● STATED GOAL:
Please find all lines in the data that hold the string "Blender" and copy them.
[Start]
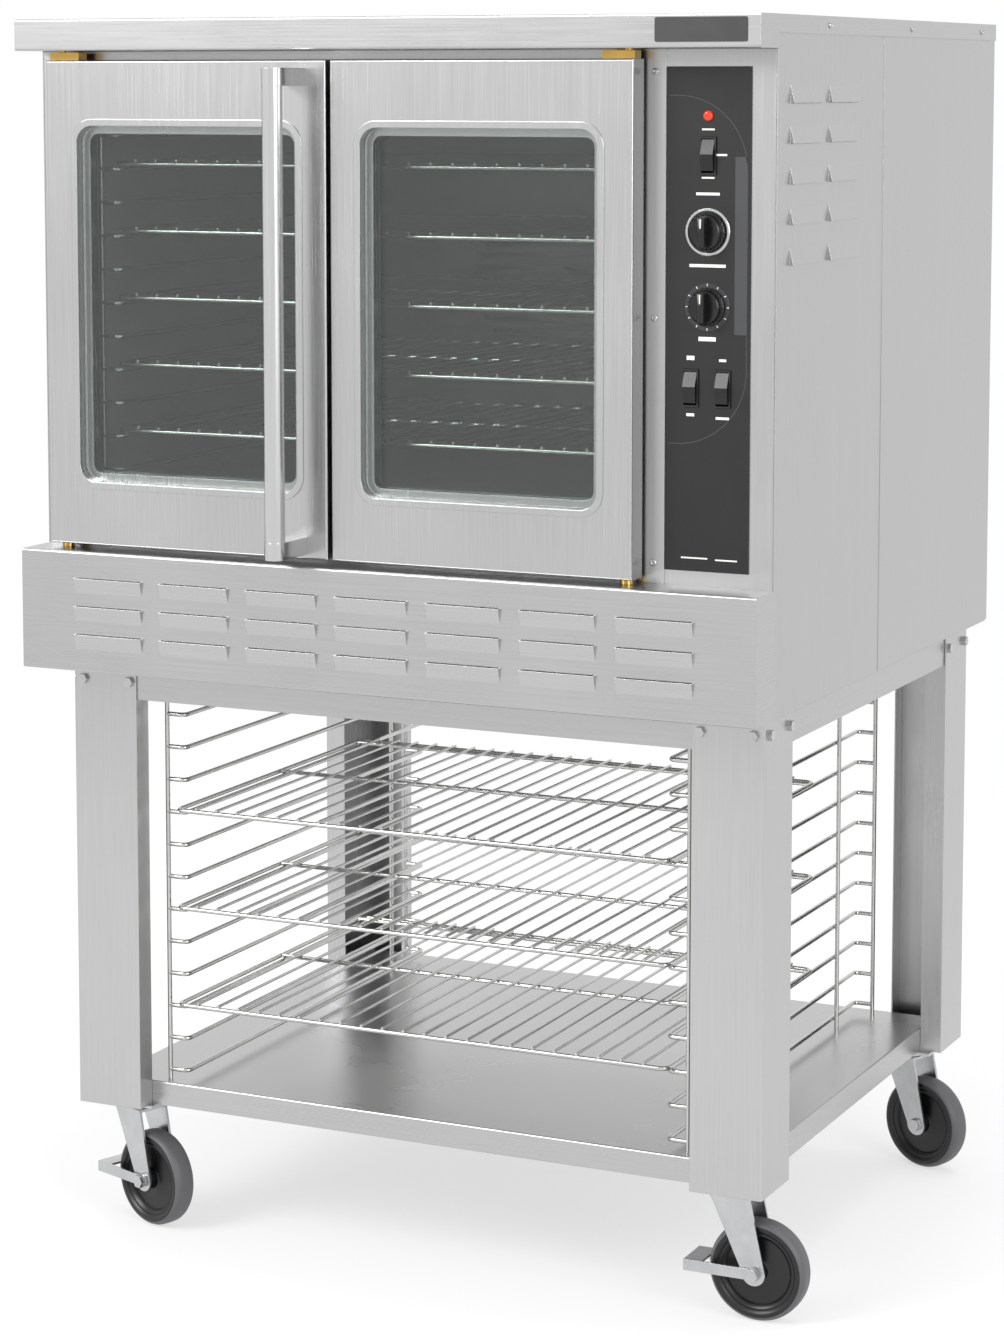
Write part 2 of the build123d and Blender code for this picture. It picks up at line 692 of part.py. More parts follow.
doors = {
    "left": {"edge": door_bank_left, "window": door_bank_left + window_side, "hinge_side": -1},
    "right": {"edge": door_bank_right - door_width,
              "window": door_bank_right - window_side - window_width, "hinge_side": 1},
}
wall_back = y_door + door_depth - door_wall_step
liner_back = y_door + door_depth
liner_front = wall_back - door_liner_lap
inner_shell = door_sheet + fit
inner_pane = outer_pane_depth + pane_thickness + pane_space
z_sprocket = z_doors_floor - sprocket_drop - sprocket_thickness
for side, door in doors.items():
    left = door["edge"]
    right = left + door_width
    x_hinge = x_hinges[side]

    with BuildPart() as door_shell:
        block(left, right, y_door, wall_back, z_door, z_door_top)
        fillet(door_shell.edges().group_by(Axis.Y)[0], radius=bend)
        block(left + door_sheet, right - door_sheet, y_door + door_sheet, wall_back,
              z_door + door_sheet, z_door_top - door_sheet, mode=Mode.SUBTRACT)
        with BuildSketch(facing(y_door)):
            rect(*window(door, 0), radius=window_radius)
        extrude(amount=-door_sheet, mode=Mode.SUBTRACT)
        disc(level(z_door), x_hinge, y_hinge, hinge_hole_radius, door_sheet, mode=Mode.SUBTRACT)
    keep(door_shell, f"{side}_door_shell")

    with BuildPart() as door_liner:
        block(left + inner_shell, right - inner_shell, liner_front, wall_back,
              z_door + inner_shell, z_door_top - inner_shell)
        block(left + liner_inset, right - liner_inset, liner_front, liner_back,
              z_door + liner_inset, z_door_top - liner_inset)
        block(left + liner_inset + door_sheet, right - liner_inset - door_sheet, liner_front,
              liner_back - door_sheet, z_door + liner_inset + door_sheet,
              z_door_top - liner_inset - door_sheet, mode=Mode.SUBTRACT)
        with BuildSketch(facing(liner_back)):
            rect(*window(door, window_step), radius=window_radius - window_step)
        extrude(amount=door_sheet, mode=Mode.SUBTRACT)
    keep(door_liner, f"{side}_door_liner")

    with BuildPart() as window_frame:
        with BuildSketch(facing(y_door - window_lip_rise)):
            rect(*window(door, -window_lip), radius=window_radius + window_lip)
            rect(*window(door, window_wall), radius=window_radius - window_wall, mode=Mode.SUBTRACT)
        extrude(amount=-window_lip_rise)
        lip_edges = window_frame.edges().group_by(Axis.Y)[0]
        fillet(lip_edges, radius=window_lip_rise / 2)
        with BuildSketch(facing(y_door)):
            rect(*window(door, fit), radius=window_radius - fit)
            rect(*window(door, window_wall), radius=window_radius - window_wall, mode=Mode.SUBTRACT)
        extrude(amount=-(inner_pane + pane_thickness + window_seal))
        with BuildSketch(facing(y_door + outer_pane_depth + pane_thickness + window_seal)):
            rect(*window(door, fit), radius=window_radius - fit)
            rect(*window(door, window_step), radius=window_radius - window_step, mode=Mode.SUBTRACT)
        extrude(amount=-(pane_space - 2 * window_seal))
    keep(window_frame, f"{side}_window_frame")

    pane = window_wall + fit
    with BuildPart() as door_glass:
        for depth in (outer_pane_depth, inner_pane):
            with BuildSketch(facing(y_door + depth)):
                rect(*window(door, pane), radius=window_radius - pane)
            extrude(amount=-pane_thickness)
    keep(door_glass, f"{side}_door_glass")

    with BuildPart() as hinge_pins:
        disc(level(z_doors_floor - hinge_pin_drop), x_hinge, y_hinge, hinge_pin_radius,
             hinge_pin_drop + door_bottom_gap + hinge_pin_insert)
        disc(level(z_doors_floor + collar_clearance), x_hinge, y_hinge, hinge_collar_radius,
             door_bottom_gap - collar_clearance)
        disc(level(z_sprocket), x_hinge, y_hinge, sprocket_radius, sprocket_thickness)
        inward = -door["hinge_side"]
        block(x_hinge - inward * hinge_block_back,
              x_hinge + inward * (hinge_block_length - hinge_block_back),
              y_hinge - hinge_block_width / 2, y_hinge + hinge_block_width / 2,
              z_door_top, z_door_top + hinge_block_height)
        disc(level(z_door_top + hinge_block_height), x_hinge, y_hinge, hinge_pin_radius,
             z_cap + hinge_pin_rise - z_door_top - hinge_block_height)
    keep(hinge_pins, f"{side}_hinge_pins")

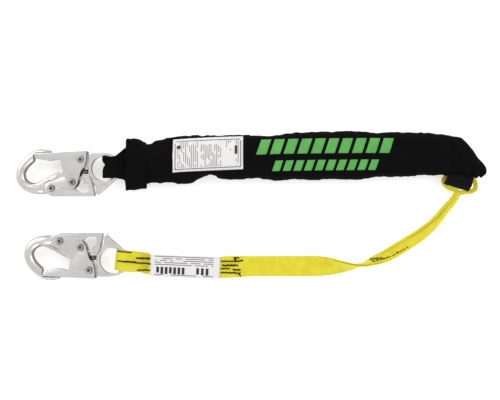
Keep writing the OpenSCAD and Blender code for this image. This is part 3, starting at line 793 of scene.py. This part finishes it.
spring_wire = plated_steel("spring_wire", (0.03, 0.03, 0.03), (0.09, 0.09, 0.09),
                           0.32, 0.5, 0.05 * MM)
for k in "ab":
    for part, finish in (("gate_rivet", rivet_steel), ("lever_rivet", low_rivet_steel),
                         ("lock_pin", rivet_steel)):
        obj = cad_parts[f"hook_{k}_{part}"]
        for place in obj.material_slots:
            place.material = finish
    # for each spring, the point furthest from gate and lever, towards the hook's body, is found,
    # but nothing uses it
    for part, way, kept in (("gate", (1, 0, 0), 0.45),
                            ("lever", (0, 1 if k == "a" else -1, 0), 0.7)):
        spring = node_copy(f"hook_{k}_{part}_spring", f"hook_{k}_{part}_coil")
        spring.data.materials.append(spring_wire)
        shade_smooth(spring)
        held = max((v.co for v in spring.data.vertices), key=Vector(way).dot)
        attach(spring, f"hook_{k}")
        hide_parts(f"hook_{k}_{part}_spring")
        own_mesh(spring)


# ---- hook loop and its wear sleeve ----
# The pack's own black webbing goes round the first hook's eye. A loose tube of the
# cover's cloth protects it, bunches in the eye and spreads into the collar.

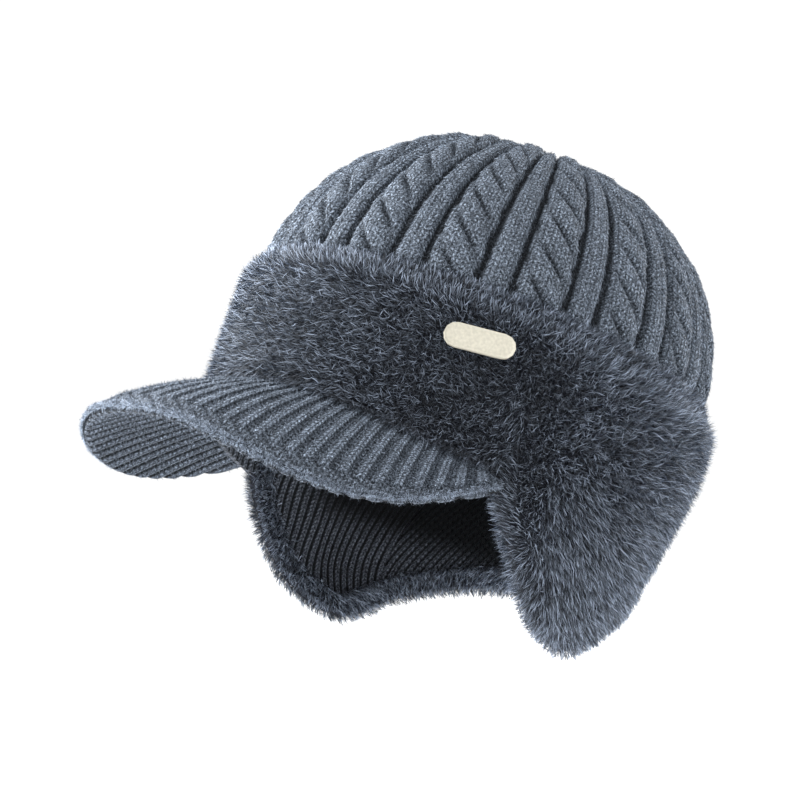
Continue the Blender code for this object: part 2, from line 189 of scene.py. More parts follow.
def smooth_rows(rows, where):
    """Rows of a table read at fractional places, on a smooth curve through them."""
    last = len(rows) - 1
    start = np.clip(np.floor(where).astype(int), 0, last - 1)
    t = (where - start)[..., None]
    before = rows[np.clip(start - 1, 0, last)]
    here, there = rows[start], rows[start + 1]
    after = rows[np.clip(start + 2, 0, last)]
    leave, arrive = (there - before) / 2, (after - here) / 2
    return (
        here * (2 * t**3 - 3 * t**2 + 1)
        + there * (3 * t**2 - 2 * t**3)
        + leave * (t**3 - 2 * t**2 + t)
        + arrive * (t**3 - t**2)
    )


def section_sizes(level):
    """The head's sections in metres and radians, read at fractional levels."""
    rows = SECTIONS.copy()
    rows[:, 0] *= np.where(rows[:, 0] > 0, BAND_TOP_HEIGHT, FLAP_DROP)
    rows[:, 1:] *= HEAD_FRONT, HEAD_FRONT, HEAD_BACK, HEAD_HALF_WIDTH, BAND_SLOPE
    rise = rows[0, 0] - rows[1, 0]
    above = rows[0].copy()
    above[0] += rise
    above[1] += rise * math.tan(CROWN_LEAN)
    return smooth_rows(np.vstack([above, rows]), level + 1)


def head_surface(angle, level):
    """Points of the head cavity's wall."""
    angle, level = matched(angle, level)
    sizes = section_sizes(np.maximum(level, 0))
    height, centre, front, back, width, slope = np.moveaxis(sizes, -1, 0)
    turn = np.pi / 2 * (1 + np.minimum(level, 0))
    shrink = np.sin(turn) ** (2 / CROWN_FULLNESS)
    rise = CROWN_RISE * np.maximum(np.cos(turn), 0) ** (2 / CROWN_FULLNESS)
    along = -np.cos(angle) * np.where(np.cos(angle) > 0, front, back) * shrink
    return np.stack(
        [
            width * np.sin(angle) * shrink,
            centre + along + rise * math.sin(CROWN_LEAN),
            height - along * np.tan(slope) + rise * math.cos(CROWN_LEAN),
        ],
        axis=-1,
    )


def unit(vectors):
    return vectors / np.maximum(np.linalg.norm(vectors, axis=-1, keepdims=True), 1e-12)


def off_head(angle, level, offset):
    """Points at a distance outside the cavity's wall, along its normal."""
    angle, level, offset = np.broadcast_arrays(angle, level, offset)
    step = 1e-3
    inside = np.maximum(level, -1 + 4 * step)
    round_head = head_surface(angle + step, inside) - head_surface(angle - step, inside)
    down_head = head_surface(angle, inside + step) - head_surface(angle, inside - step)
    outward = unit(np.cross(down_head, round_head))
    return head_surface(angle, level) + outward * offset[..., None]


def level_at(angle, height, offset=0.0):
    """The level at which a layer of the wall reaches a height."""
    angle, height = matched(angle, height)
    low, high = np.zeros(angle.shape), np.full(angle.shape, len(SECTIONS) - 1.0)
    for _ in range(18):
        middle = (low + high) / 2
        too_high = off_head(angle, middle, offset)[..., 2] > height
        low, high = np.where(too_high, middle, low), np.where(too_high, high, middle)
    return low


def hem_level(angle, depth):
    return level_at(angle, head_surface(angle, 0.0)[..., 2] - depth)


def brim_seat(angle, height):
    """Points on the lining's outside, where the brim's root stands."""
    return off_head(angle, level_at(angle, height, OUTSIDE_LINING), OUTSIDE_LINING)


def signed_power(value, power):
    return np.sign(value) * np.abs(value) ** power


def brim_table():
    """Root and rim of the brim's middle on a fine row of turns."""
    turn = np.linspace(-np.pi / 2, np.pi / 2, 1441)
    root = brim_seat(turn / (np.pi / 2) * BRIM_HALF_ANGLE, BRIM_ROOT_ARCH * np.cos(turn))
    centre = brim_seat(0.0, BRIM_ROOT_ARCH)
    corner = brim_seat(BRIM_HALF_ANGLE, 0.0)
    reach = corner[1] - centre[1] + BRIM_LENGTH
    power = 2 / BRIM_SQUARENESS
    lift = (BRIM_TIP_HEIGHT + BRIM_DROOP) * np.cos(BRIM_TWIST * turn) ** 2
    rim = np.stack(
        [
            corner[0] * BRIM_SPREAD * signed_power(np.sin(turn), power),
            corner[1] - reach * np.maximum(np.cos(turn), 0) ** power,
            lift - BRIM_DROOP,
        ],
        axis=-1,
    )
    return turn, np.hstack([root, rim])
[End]
● COMPLETE OUTPUT:
Write part 2 of the build123d and Blender code for this picture. It picks up at line 692 of part.py. More parts follow.
Keep writing the OpenSCAD and Blender code for this image. This is part 3, starting at line 793 of scene.py. This part finishes it.
Continue the Blender code for this object: part 2, from line 189 of scene.py. More parts follow.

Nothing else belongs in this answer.